Вернувшись в гостиную, Рудольф налил себе и Томасу виски с содовой. И пока они пили, он, вытащив из ящика бумаги из полицейского департамента полиции и отчет о работе частного детектива, передал их Томасу. Позвонил в контору своему знакомому адвокату и договорился о встрече Томаса утром, в десять.
— Ну, — сказал Рудольф, когда они все допили до дна, — что тебе еще нужно? Хочешь, я съезжу с тобой в военное училище?
— Нет, я поеду один, — отказался от его предложения Том.
— У тебя есть деньги?
— Я в них просто купаюсь, — ответил Томас. — Спасибо.
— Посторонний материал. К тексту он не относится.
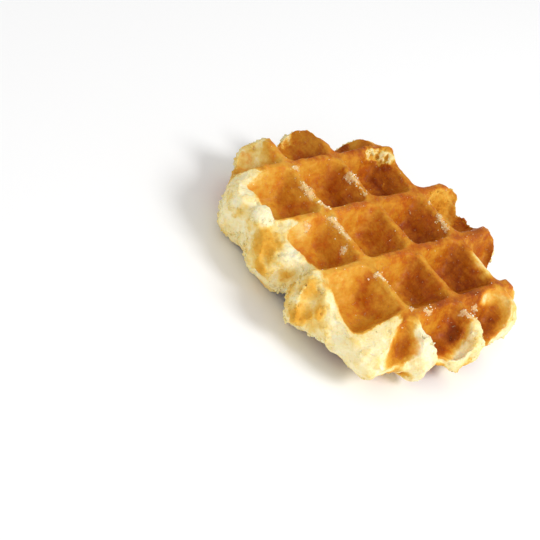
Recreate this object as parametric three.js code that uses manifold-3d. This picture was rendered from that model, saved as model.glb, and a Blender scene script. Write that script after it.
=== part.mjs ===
// A thick Belgian waffle of risen dough, pressed between two peg plates: one closed solid in millimetres.
// X runs along one set of ribs and Y along the other, +Z is up, and the origin is at the bottom centre.
import * as THREE from "three";
import { mergeVertices } from "three/addons/utils/BufferGeometryUtils.js";
import Module from "manifold-3d";

// Driving dimensions
const pitch = 25; // from rib to rib, both ways
const thickness = 25;
const pocketDepth = 10.5;
const crestWidth = 1.8; // flat land on top of a rib
const ribsPerWay = 4; // whole ribs each way; the dough ends past the outermost ones
const pocketCorner = 0.3; // corner radius of a pocket, as a share of its half width

// Pocket wall from the plate down: half width of the pocket, and depth below the plate.
const mouth = (pitch - crestWidth) / 2;
const pocketWall = [
  { half: mouth, depth: -3 },
  { half: mouth, depth: 0 },
  { half: mouth - 0.5, depth: 0.35 },
  { half: mouth - 1.05, depth: 1.3 },
  { half: 5.9, depth: pocketDepth - 1.1 },
  { half: 4.3, depth: pocketDepth },
];

// The free edge of the dough, side by side, anticlockwise. Each row is a lobe or a dent: its place along the
// side and how far the dough reached past the outermost rib, both in millimetres. The edge is rounded over a
// shoulder that is narrower on top than underneath.
const outerRib = (pitch * (ribsPerWay - 1)) / 2; // where the outermost ribs lie
const sides = [
  {
    // the near side as far as its first lobe, undercut like the notch before it
    point: (along, reach) => [along, -outerRib - reach],
    shoulder: { top: 7, under: 30 },
    rows: [[-33, 5], [-27, 9], [-20, 12]],
  },
  {
    // the rest of the near side
    point: (along, reach) => [along, -outerRib - reach],
    shoulder: { top: 9, under: 15 },
    rows: [[-12, 18], [-5, 14], [4, 20], [15, 19], [28, 15], [39, 14], [47, 9]],
  },
  {
    // the right side
    point: (along, reach) => [outerRib + reach, along],
    shoulder: { top: 8, under: 11 },
    rows: [
      [-36, 11], [-30, 8], [-20, 22], [-14, 24], [-6, 21],
      [3, 21], [10, 25], [18, 18], [28, 14],
    ],
  },
  {
    // the far side
    point: (along, reach) => [along, outerRib + reach],
    shoulder: { top: 9, under: 12 },
    rows: [
      [40, 9], [31, 12], [22, 9], [16, 12], [10, 22],
      [1, 18], [-9, 18], [-16, 19], [-24, 14], [-32, 6],
    ],
  },
  {
    // the left side
    point: (along, reach) => [-outerRib - reach, along],
    shoulder: { top: 10, under: 18 },
    rows: [[32, 7], [22, 4], [10, 9], [2, 9], [-5, 0], [-12, 9], [-20, 11]],
  },
  {
    // the notch where the left side meets the near one, undercut far in
    point: (along, reach) => [-outerRib - reach, along],
    shoulder: { top: 7, under: 36 },
    rows: [[-26, 2], [-32, -1]],
  },
];
const edgeSteps = 112;

// Places where the dough ran short of the top plate: the middle of the shallow hollow there, its radius of
// curvature and how far it sinks.
const hollows = [
  { x: -35, y: -38, radius: 40, sink: 5.5 },
  { x: -42, y: 6, radius: 30, sink: 5 },
  { x: -43, y: 19, radius: 25, sink: 5 },
  { x: -38, y: 36, radius: 40, sink: 3 },
];

// Blobs that stand proud of the ribs: where along X and Y, their radius, and how far their middle lies under
// the top. The large ones are dough that burst out, the small ones lumps of sugar.
const blobs = [
  { x: -39, y: 19, radius: 4.6, sunk: 3.9 },
  { x: 38, y: 33, radius: 4.2, sunk: 3.9 },
  { x: -24, y: 38, radius: 1.8, sunk: 1.1 },
  { x: -12, y: 23, radius: 1.8, sunk: 1.1 },
  { x: 12, y: 30, radius: 2.1, sunk: 1.3 },
  { x: -12, y: 9, radius: 2.0, sunk: 1.2 },
  { x: 12, y: -16, radius: 1.8, sunk: 1.1 },
  { x: 38, y: -2, radius: 2.0, sunk: 1.2 },
  { x: -12, y: -18, radius: 2.0, sunk: 1.2 },
];

// Smooth bumps between -1 and 1, about one to each `size` millimetres.
function bumps(x, y, z, size) {
  const k = (2 * Math.PI) / size;
  return (
    (Math.sin(k * (x + 0.4 * y) + 1.3) * Math.sin(k * (0.9 * y - 0.3 * z) + 0.4) +
      Math.sin(k * 1.7 * (y - 0.5 * x) + 2.1) * Math.sin(k * 1.6 * (z + 0.6 * x)) +
      Math.sin(k * 0.8 * (z - y) + 0.7) * Math.sin(k * 1.1 * x - 0.9)) /
    3
  );
}

// The free edge as points, each with the widths of its shoulder on top and underneath.
function edgePoints() {
  const knots = [];
  const widths = [];
  for (const { rows, point, shoulder } of sides) {
    for (const row of rows) {
      knots.push(new THREE.Vector3(...point(...row), 0));
      widths.push(new THREE.Vector3(shoulder.top, shoulder.under, 0));
    }
  }
  const line = new THREE.CatmullRomCurve3(knots, true, "centripetal");
  const widthLine = new THREE.CatmullRomCurve3(widths, true);
  return Array.from({ length: edgeSteps }, (_, i) => {
    const { x, y } = line.getPoint(i / edgeSteps);
    const { x: top, y: under } = widthLine.getPoint(i / edgeSteps);
    return { x, y, top, under };
  });
}

// The dough between two flat plates: a flat lump with a bulging, craggy edge.
function doughLump() {
  const half = thickness / 2;
  const insets = [0, 0.03, 0.1, 0.22, 0.38, 0.58, 0.8, 1]; // shares of the shoulder's width
  const shoulder = insets.map((s) => ({ inset: s, height: half * (1 - (1 - s) ** 2.2) ** (1 / 2.2) }));
  const rings = [...shoulder.map((r) => ({ ...r, height: -r.height })).reverse(), ...shoulder.slice(1)];
  const profile = [
    new THREE.Vector2(0, -half),
    ...rings.map((r) => new THREE.Vector2(2 - r.inset, r.height)),
    new THREE.Vector2(0, half),
  ];
  const lump = new THREE.LatheGeometry(profile, edgeSteps);
  const edge = edgePoints();
  const at = lump.attributes.position;
  for (let i = 0; i < at.count; i++) {
    const level = i % profile.length;
    const point = edge[Math.floor(i / profile.length) % edgeSteps];
    const ring = rings[level - 1];
    if (!ring) {
      at.setXYZ(i, 0, 0, profile[level].y);
      continue;
    }
    const reach = Math.hypot(point.x, point.y);
    const width = ring.height > 0 ? point.top : point.under;
    const free = Math.min(1, (1 - ring.inset) * 3); // the plates hold the dough flat where the shoulder ends
    const coarse = 1.3 * bumps(point.x, point.y, ring.height, 11);
    const fine = 0.6 * bumps(point.y, ring.height, point.x, 5);
    const share = (reach - ring.inset * width + free * (coarse + fine)) / reach;
    at.setXYZ(i, point.x * share, point.y * share, ring.height);
  }
  return lump;
}

// One peg of the iron, pointing down from the plate at Z = 0, with rounded corners and a filleted tip.
function peg() {
  const r = pocketCorner;
  const outline = new THREE.Shape();
  outline.moveTo(1, r - 1);
  outline.lineTo(1, 1 - r);
  outline.absarc(1 - r, 1 - r, r, 0, Math.PI / 2);
  outline.lineTo(r - 1, 1);
  outline.absarc(r - 1, 1 - r, r, Math.PI / 2, Math.PI);
  outline.lineTo(-1, r - 1);
  outline.absarc(r - 1, r - 1, r, Math.PI, 1.5 * Math.PI);
  outline.lineTo(1 - r, -1);
  outline.absarc(1 - r, r - 1, r, 1.5 * Math.PI, 2 * Math.PI);
  const shape = new THREE.ExtrudeGeometry(outline, {
    depth: pocketWall.length - 1,
    steps: pocketWall.length - 1,
    bevelEnabled: false,
    curveSegments: 2,
  });
  const at = shape.attributes.position;
  for (let i = 0; i < at.count; i++) {
    const { half, depth } = pocketWall[pocketWall.length - 1 - Math.round(at.getZ(i))];
    at.setXYZ(i, at.getX(i) * half, at.getY(i) * half, -depth);
  }
  return shape;
}

const wasm = await Module();
wasm.setup();

// A closed geometry as a solid that can be joined and cut.
function solid(geometry) {
  geometry.deleteAttribute("normal");
  geometry.deleteAttribute("uv");
  const merged = mergeVertices(geometry, 1e-4);
  return new wasm.Manifold(
    new wasm.Mesh({
      numProp: 3,
      vertProperties: merged.attributes.position.array,
      triVerts: new Uint32Array(merged.index.array),
    }),
  );
}

// The pegs of both plates, one to each cell that the dough reached.
function pegs() {
  const cells = [];
  for (let i = 0; i <= ribsPerWay; i++) {
    for (let j = 0; j <= ribsPerWay; j++) {
      const x = (i - ribsPerWay / 2) * pitch;
      const y = (j - ribsPerWay / 2) * pitch;
      const top = peg().translate(x, y, thickness / 2);
      const bottom = peg().rotateX(Math.PI).translate(x, y, -thickness / 2);
      cells.push(solid(top), solid(bottom));
    }
  }
  return cells.reduce((all, one) => all.add(one));
}

function hollow({ x, y, radius, sink }) {
  const ball = new THREE.SphereGeometry(radius, 40, 28).rotateX(Math.PI / 2);
  return solid(ball.translate(x, y, thickness / 2 + radius - sink));
}

function blob({ x, y, radius, sunk }) {
  const ball = new THREE.IcosahedronGeometry(radius, radius > 3 ? 2 : 1);
  return solid(ball.translate(x, y, thickness / 2 - sunk));
}

function waffleGeometry() {
  const slumped = hollows.reduce((dough, row) => dough.subtract(hollow(row)), solid(doughLump()));
  const pressed = blobs.reduce((dough, row) => dough.add(blob(row)), slumped.subtract(pegs()));
  const { vertProperties, numProp, triVerts } = pressed.getMesh();
  const geometry = new THREE.BufferGeometry();
  const data = new THREE.InterleavedBuffer(vertProperties, numProp);
  geometry.setAttribute("position", new THREE.InterleavedBufferAttribute(data, 3, 0));
  geometry.setIndex(new THREE.BufferAttribute(triVerts, 1));
  geometry.computeBoundingBox();
  const { min, max } = geometry.boundingBox;
  geometry.translate(-(min.x + max.x) / 2, -(min.y + max.y) / 2, -min.z);
  return geometry;
}

const crust = new THREE.MeshStandardMaterial({ color: 0xc98536, roughness: 0.55, metalness: 0 });
const waffle = new THREE.Mesh(waffleGeometry(), crust);
waffle.name = "waffle";

const part = new THREE.Group();
part.add(waffle);
export default part;
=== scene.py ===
import math
import bpy
import numpy as np
from mathutils import Matrix, Vector, kdtree, noise


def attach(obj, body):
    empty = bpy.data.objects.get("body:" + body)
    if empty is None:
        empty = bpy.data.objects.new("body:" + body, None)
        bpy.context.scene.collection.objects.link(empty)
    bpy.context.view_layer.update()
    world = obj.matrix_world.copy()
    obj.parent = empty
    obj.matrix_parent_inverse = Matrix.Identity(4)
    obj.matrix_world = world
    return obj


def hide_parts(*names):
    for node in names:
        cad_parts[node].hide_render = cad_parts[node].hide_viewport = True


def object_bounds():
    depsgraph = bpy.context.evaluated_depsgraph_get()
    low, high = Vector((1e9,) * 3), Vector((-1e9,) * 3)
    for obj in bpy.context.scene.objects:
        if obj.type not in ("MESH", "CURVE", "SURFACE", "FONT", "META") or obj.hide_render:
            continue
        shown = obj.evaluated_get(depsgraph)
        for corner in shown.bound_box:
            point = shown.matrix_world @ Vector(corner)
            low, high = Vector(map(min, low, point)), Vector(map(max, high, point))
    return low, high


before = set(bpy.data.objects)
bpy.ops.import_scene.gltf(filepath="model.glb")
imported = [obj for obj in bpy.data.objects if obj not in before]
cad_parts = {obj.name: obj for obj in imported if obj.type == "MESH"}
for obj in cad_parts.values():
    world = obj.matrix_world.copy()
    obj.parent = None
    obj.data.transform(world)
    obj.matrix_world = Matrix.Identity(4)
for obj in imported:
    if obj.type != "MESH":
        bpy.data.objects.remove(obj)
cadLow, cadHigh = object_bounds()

print("frame loaded", sorted(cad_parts))
noise.seed_set(2)  # so that noise_vector bends alike on every run

mm = 0.001
# the centre of the middle pocket: places below are mm from it, and heights mm from the floor
middle = (-6.84, -1.08)


def fromMiddle(place):
    return Vector((place[0] + middle[0], place[1] + middle[1], place[2])) * mm


# Camera, floor and lights

view = {
    "place": (-317, -170, 279),
    "aim": (-42.4, 2.1, 12.5),
    "roll": 30.8,  # degrees, clockwise as seen through the lens
    "lens": 80.0,
    "sensor": 36.0,
    "nearest": 0.01,  # metres
}


def placeCamera(view):
    bpy.ops.object.camera_add()
    camera = bpy.context.object
    camera.name = "waffleCamera"
    camera.data.lens = view["lens"]
    camera.data.sensor_width = view["sensor"]
    camera.data.clip_start = view["nearest"]
    place, aim = fromMiddle(view["place"]), fromMiddle(view["aim"])
    turn = (aim - place).to_track_quat("-Z", "Y").to_matrix().to_4x4()
    roll = Matrix.Rotation(math.radians(view["roll"]), 4, "Z")
    camera.matrix_world = Matrix.Translation(place) @ turn @ roll
    bpy.context.scene.camera = camera


placeCamera(view)

studio = {
    "floorSize": 4.0,
    "floorColour": (0.93, 0.93, 0.93),
    "floorRoughness": 0.9,
    "skyColour": (1, 1, 1),
    "skyStrength": 0.69,
    # name, place in metres, aim, size in metres, watts
    "lamps": [
        ("keySoftbox", (0.25, -0.6, 0.7), (0, 0, 0.01), 0.4, 5.4),
        ("fillSoftbox", (-0.7, -0.35, 0.25), (0, 0, 0.01), 0.5, 1.0),
    ],
}


def layStudio(studio):
    bpy.ops.object.select_all(action="DESELECT")
    bpy.ops.mesh.primitive_plane_add(size=studio["floorSize"], location=(0, 0, 0))
    floor = bpy.context.object
    floor.name = "studioFloor"
    paper = bpy.data.materials.new("floorPaper")
    paper.use_nodes = True
    base = paper.node_tree.nodes["Principled BSDF"]
    base.inputs["Base Color"].default_value = (*studio["floorColour"], 1)
    base.inputs["Roughness"].default_value = studio["floorRoughness"]
    floor.data.materials.append(paper)
    for name, place, aim, size, watts in studio["lamps"]:
        bpy.ops.object.light_add(type="AREA", location=place)
        lamp = bpy.context.object
        lamp.name = name
        lamp.data.shape = "DISK"
        lamp.data.size = size
        lamp.data.energy = watts
        lamp.rotation_euler = (Vector(aim) - Vector(place)).to_track_quat("-Z", "Y").to_euler()
    sky = bpy.data.worlds.new("studioSky")
    sky.use_nodes = True
    glow = sky.node_tree.nodes["Background"]
    glow.inputs["Color"].default_value = (*studio["skyColour"], 1)
    glow.inputs["Strength"].default_value = studio["skyStrength"]
    bpy.context.scene.world = sky
    bpy.context.scene.view_settings.view_transform = "Standard"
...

— Если возникнет что-то непредвиденное, сразу звони.
— О'кей, господин мэр, — шутливо ответил Томас.
Они пожали еще раз друг другу руки. Рудольф, выходя из комнаты, увидел, что Томас стоит у стола, на котором разложил бумаги из полиции и листочки доклада частного детектива. Читая каждый документ по очереди, Том подносил его поближе к глазам. Рудольф захлопнул за собой дверь.
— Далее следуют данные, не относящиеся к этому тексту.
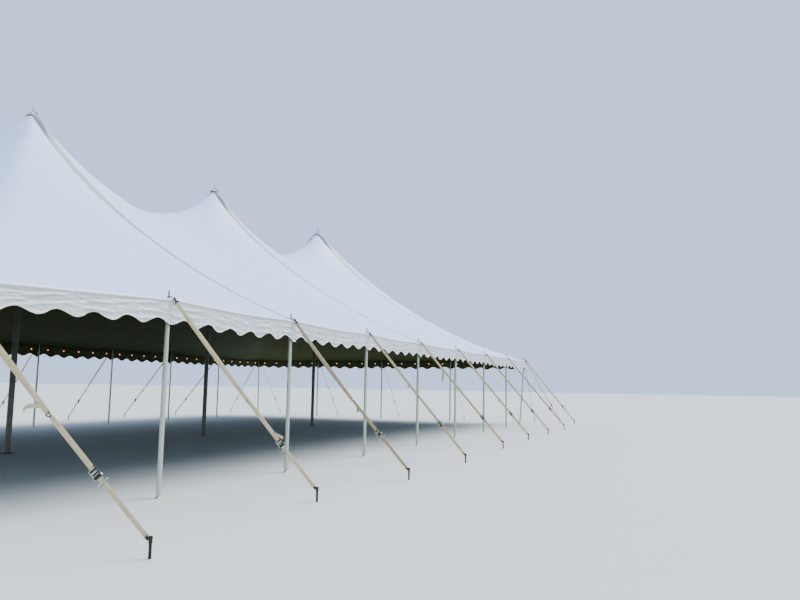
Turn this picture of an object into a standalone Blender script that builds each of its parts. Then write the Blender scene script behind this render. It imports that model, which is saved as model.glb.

«Тереза Джордах, — читал он в полицейском досье, — она же Тереза Лаваль». Томас широко ухмыльнулся. Его так и подмывало позвонить ей сейчас, немедленно, пригласить к себе. Он, конечно, изменит голос при разговоре с ней по телефону.
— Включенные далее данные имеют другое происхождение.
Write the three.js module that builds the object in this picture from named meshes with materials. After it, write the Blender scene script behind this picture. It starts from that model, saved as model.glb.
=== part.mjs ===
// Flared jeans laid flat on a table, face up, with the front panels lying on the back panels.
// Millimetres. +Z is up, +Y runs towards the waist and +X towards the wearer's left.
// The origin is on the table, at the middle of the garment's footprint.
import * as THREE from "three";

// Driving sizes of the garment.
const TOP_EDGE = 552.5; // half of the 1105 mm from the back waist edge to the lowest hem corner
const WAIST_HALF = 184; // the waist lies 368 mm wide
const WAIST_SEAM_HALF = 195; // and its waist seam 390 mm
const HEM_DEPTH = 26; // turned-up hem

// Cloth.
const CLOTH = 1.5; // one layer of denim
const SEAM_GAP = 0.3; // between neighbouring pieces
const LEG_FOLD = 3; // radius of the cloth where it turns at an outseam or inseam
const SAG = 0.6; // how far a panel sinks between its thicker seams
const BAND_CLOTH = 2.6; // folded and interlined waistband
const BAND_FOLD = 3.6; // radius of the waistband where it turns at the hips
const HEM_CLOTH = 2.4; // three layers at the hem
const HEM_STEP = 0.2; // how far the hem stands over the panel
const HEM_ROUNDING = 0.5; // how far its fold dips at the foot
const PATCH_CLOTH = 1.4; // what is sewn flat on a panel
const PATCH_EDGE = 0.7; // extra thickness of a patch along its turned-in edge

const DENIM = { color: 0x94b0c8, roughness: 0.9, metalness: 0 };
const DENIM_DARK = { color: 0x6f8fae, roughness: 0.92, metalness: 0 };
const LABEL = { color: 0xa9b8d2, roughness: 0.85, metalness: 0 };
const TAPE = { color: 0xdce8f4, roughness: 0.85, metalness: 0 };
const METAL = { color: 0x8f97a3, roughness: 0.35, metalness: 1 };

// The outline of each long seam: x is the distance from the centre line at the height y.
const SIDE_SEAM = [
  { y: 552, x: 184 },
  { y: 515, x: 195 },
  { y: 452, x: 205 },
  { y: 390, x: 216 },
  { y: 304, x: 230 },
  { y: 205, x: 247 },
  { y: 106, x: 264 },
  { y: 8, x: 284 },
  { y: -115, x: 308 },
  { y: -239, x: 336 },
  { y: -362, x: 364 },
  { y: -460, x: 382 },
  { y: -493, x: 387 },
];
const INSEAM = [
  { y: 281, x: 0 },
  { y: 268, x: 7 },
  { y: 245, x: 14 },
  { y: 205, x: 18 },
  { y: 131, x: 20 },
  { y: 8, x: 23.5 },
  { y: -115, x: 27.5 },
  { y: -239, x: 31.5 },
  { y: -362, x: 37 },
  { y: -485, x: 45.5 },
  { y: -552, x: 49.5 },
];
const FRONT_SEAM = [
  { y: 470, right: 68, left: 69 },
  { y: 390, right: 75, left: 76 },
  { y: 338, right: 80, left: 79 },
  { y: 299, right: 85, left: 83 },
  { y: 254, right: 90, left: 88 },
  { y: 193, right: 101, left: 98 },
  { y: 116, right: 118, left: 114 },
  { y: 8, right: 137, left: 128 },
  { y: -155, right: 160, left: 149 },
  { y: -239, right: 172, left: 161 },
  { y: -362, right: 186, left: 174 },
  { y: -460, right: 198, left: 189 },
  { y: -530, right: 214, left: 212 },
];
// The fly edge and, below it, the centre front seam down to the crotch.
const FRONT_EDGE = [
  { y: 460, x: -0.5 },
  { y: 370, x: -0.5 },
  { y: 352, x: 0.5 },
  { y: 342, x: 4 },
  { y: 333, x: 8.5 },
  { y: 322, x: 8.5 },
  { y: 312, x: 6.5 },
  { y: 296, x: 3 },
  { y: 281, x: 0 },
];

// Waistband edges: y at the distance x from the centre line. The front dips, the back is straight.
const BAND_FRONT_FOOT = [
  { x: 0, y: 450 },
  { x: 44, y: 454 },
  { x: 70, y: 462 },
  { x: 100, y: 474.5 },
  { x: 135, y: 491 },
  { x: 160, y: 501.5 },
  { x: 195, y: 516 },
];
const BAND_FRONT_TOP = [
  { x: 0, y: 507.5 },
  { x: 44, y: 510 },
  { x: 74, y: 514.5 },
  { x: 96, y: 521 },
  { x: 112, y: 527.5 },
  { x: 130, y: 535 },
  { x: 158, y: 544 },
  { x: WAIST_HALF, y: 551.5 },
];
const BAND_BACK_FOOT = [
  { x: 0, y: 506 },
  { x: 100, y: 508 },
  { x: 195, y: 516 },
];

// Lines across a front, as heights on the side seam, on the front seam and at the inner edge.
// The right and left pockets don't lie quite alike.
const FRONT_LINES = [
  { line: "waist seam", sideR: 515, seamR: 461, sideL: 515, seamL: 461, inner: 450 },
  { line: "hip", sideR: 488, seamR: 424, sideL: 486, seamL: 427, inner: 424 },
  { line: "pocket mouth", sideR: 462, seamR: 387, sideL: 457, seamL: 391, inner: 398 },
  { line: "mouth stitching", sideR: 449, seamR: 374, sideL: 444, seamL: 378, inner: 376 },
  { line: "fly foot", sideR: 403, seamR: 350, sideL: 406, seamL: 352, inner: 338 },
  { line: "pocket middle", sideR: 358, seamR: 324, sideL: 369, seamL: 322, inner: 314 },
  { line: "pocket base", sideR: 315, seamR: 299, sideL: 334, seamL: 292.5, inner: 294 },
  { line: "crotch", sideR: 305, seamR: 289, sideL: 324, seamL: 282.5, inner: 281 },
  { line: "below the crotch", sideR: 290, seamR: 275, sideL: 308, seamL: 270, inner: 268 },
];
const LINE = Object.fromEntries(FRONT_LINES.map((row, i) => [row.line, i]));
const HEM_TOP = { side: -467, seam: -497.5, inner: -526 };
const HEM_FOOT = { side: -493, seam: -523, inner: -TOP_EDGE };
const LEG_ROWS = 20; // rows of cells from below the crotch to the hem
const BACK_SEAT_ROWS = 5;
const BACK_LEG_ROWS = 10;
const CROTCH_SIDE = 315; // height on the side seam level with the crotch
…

«Квартира 14 В, мисс Лаваль. Это на Парк-авеню, между Пятьдесят седьмой и Пятьдесят восьмой улицами». Даже самая осторожная проститутка ничего не заподозрит, услыхав такой адрес. Интересно будет посмотреть на ее рожу, когда она позвонит, а дверь откроет он, ее муж. Он подошел было к телефону, поднял трубку и уже набирал последнюю цифру ее телефона, раздобытого детективом, но передумал. Он, конечно, не сможет сдержаться и не избить ее, и она вполне заслуживает такой взбучки, но разве для этого он прилетел в Америку?
Он побрился, принял душ, воспользовавшись душистым мылом, лежавшим в ванной. Выпив еще один стаканчик, надел чистую рубашку, голубой марсельский костюм. Спустился в лифте, вышел на Пятую авеню, где уже сгущались сумерки. На другой стороне он увидел закусочную, зашел, заказал себе бифштекс и полбутылки вина, неизменный яблочный пирог, чтобы таким образом поприветствовать родину. Потом отправился на Бродвей. Бродвей теперь стал куда хуже, чем прежде, из музыкальных магазинчиков лилась оглушительная музыка, реклама стала еще уродливее прежней, огромное количество болезненных на вид людей, отчаянно толкающих друг друга. Но ему все равно здесь нравилось. Он мог идти куда ему вздумается, зайти в любой бар, в любой кинотеатр. Ведь кто умер, кто в тюрьме.